B0991
Title: Design based incomplete U-statistics
Authors: Xiangshun Kong - Beijing Institute of Technology (China)
Wei Zheng - University of Tennessee (United States) [presenting]
Abstract: U-statistics are widely used in the fields of economy, machine learning and statistics. While it enjoys very desirable statistical properties, it also admits an obvious drawback: the computation easily becomes impractical as the data size $n$ increases. Particularly, the number of combinations, say $m$, that a U-statistic of order $d$ has to evaluate is in the order of $O(n^d)$. Many efforts have been made to approximate the original U-statistic by a small subset of the combinations in history.

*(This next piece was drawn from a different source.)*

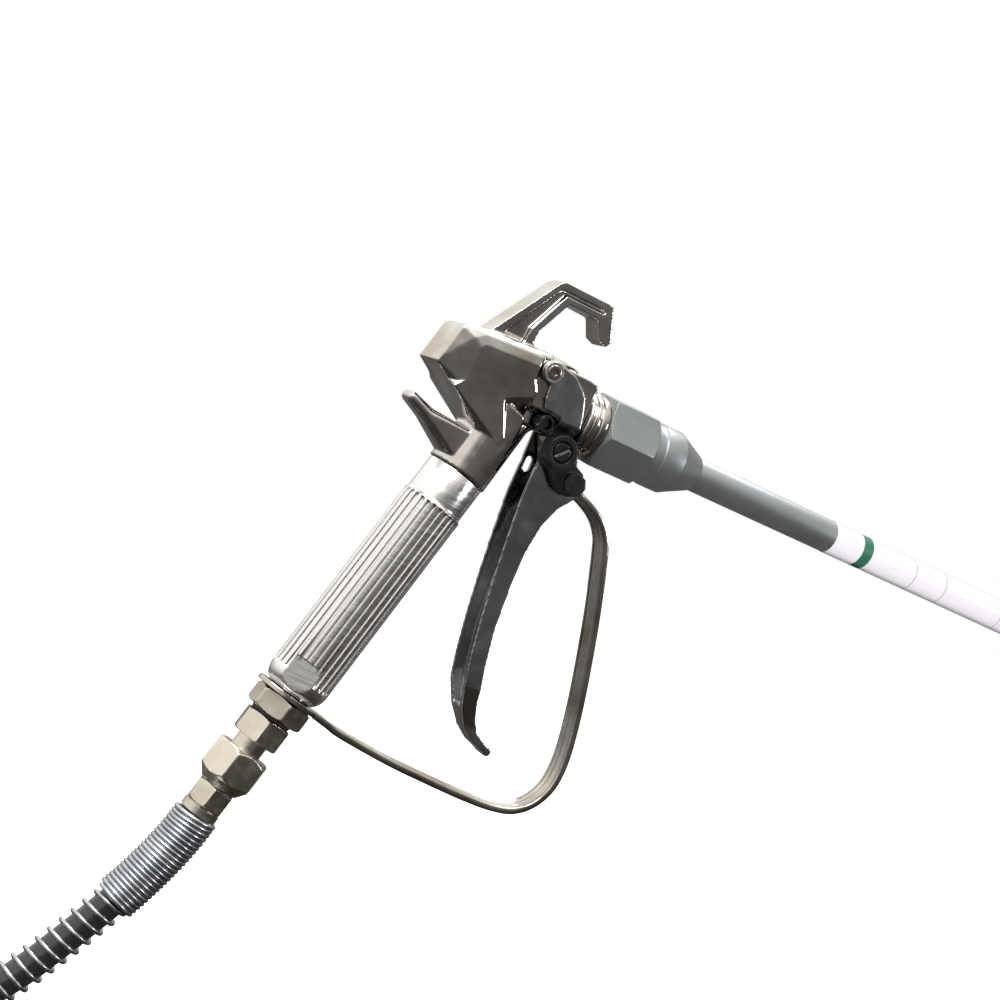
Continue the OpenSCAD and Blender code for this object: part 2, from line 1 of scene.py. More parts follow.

Such an approximation was coined as an incomplete U-statistic. To the best of our knowledge, all existing methods require $m$ to grow at least faster than $n$, albeit much slower than $n^d$, in order for the corresponding incomplete U-statistic to be asymptotically efficient in the sense of mean squared error. We introduce a new type of incomplete U-statistics, which can be asymptotically efficient even when $m$ grows slower than $n$. In some cases, $m$ is only required to grow faster than $\sqrt{n}$. Both theoretical and empirical results show significant improvements on the statistical efficiency by the new incomplete U-statistic.